‘The latest CIPS Manufacturing PMI signalled that business remains relatively good for many UK manufacturers heading into the festive period. At 53.4, the index remained above neutral for the fourth month in a row and above the long-run average of 51.5.
‘Very few people in the UK have escaped the profound currency impact experienced post-Brexit. For manufacturing, it really is a tale of two conflicting stories and this is borne out in the latest statistics. On the negative side, the purchasing cost of goods from overseas has increased; putting pressure on margins, and it is interesting to see that 87 per cent of manufacturers are citing rising raw material costs as their reason for price rises. On the positive side, export conditions are very favourable and it is great to see increased demand from USA, mainland Europe and the Middle East.

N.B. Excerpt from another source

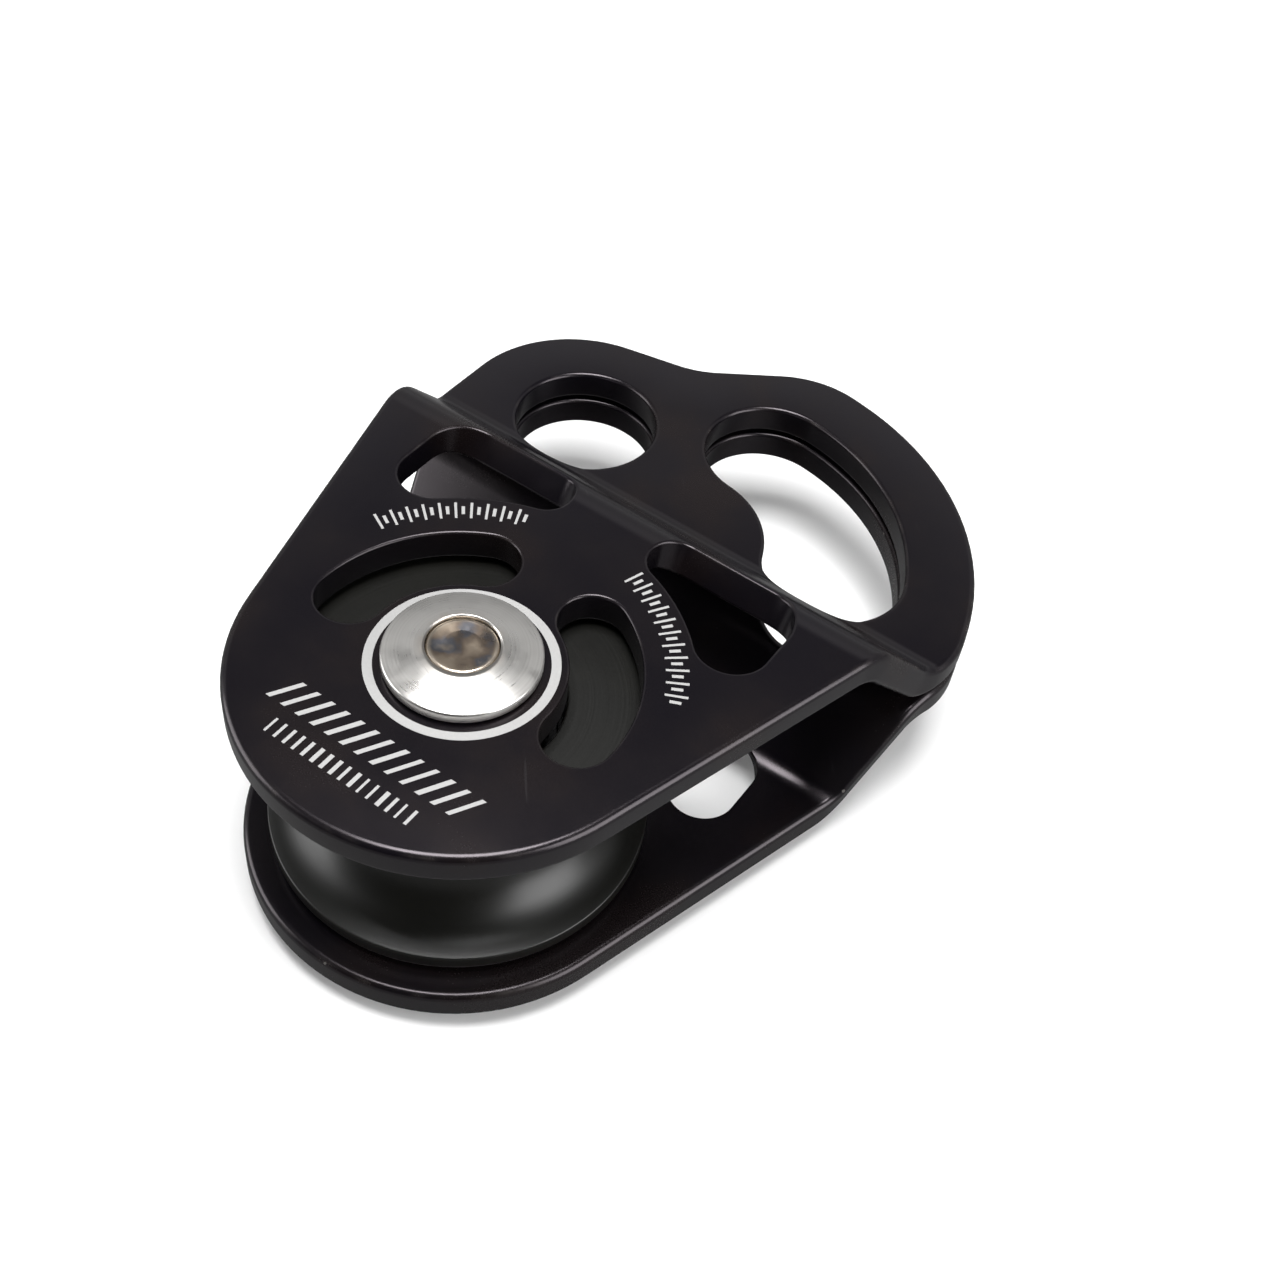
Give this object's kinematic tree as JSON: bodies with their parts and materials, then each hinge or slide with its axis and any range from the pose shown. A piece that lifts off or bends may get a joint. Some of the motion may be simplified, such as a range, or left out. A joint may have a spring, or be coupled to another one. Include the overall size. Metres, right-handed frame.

‘For many businesses, the real impact of the seismic shift in exchange rates may not be felt until next year. Those who have used currency hedging to manage volatility will have been insulated from the movements, but in reality most will not have any protection for more than 12 months. Again, this could be good news for export driven manufacturers but more challenging for importers servicing the UK domestic market.
‘Reflecting on 2016, who would have thought that the political landscape would have changed so dramatically? Undoubtedly economic conditions are more uncertain, and long term investment in manufacturing is a cause for concern, but for now the overall sentiment for UK manufacturers is positive.’